Golacinski pulled on riot gear and watched images of disorder on an array of closed-circuit TV screens. There were easily thousands of protesters on the grounds now. Four of his marines had surrendered to the mob, and he suspected correctly that Rosen, Graves, and the others in the motor pool office building had also been taken. He had told the marines still in the Bijon Apartments to stay there.

Laingen phoned.

“I’m coming back,” he told Golacinski.

“No, you won’t be able to get near the embassy,” Golacinski said. He could picture the charge d’affaires’ limo engulfed in a sea of hostile Iranians. Laingen, Howland, and Tomseth might be torn limb from limb. He advised them to turn right around and go back into the Foreign Ministry building and stay there.

Laingen said that under no circumstances were the guards to open fire on the demonstrators. Golacinski asked if, as a last resort, they could use tear gas.
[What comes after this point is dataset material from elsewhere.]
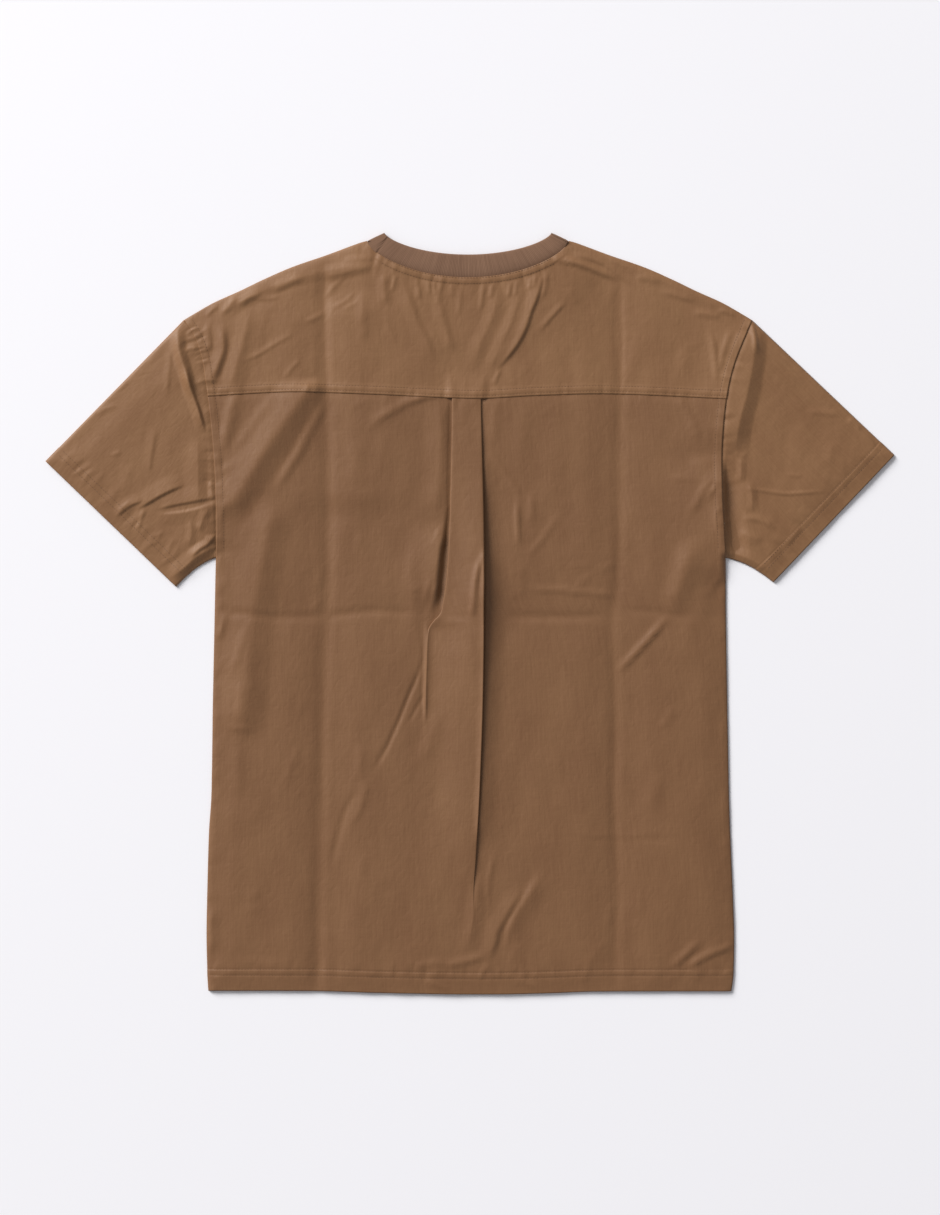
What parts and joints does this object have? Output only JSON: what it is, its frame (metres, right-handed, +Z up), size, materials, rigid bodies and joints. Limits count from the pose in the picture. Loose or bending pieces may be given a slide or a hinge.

“Only as a last resort,” Laingen said.

In earlier discussions, when they had expected trouble immediately after the shah had been allowed to enter the United States, they agreed that tear gas was not to be used anywhere on the embassy grounds, only inside the buildings. Tehran’s protesters were accustomed to tear gas and had learned how to cope with it during the months of their uprising—that explained the kerchiefs many of them wore wrapped across their faces. Using it would only further incite them. Given that the grounds were completely overrun, the buildings were now the line of defense. Most areas of the second floor were off-limits to those without the highest levels of security clearance, so Golacinski ordered all the local employees to the basement and all Americans to the top floor. Howland came up on the radio seeking an update.